I'm doing a couple of fun game-related items for my friends at Nerve, starting with my contribution to their Holiday Gift Guide. It's a little riff about the brilliant new Age of Empires III, which is the most enjoyable game I've played in a long time. It got me thinking about the distinct pleasure of these sorts of games -- as opposed to the pure problem-solving approach that I took in Everything Bad. Here's the gist of it:
But there's a subtler pleasure to the game that should make the parents and cultural authorities happy: to succeed in the game, you have to maintain your essential resources -- food, timber, and gold. (The convention of resource management applies to all god games -- though the resources vary from game to game.) In Age Of Empires, you can dispatch a team of settlers off to a nearby forest to chop down trees, or send them off on a fishing expedition, or deposit them near a promising bush filled with ripe berries.

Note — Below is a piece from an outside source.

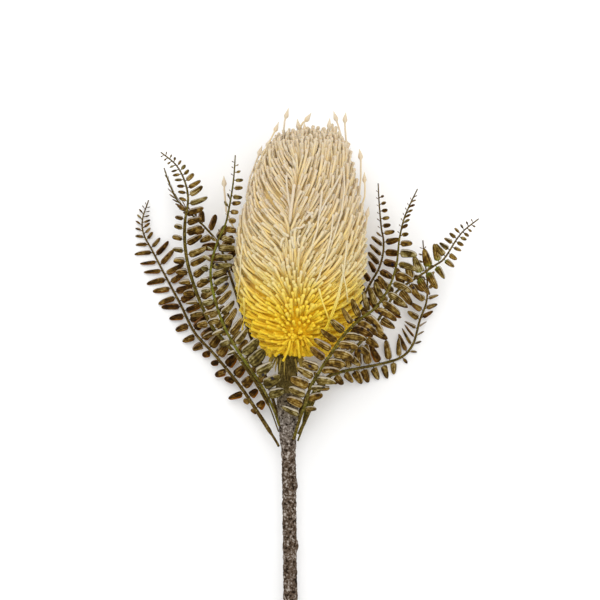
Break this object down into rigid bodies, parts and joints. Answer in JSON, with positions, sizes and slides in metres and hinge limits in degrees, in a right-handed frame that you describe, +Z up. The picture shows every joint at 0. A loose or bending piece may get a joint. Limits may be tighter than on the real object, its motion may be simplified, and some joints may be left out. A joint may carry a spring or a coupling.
{
  "type": "banksia stem",
  "caption": "Cut flower stem lying down, with one oblong head of soft yellow and cream florets, a rough brown stem and fern fronds bound below the head.",
  "frame": {"origin": "on the surface that the stem lies on, at the flat spot that the head rests on", "axes": "+X to the right seen from above, +Y along the stem towards the tip of the head, +Z up from the surface"},
  "size_m": [0.2245, 0.3981, 0.0793],
  "materials": {
    "bark": "matte",
    "neck": "matte",
    "florets": "matte",
    "fern_leaf": "satin"
  },
  "bodies": {
    "root": {"stem": "bark", "receptacle": "neck", "flower_head": "florets", "frond_left_low": "fern_leaf", "frond_left_outer": "fern_leaf", "frond_left_back": "fern_leaf", "frond_left_front": "fern_leaf", "frond_right_back": "fern_leaf", "frond_right_front": "fern_leaf", "frond_right_outer": "fern_leaf", "frond_right_low": "fern_leaf"}
  },
  "joints": []
}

And once you've dispatched them, you can just sit back and watch those precious goods stream into your main warehouse.There's something uniquely satisfying about this process, something that is entirely unlike the pleasures of other popular entertainment: it's akin to the quiet satisfaction you feel when you've just cleaned the entire house, or when you get the report from accounting that says your business is finally in the black. Sending a settler off to chop down some trees isn't as exhilarating as sending your calvary off to attack the Spanish settlement next door, but the game quickly teaches you that you can't maintain a calvary if you don't have enough wood on hand to build a stable. It's not enough to be aggressive to succeed in Age Of Empires. You have to be responsible too.
Steven,
If you haven't tried Rise of Nations yet I'd highly recommend it.
Posted by: Eric von Rothkirch | December 14, 2005 at 07:28 AM
Concur on the Rise of Nations bit. Not as slick as the new Age of Empire games, but still unmatched in innovation.
The biggest/baddest/bestest resource game this year is Civilization 4 though, no question.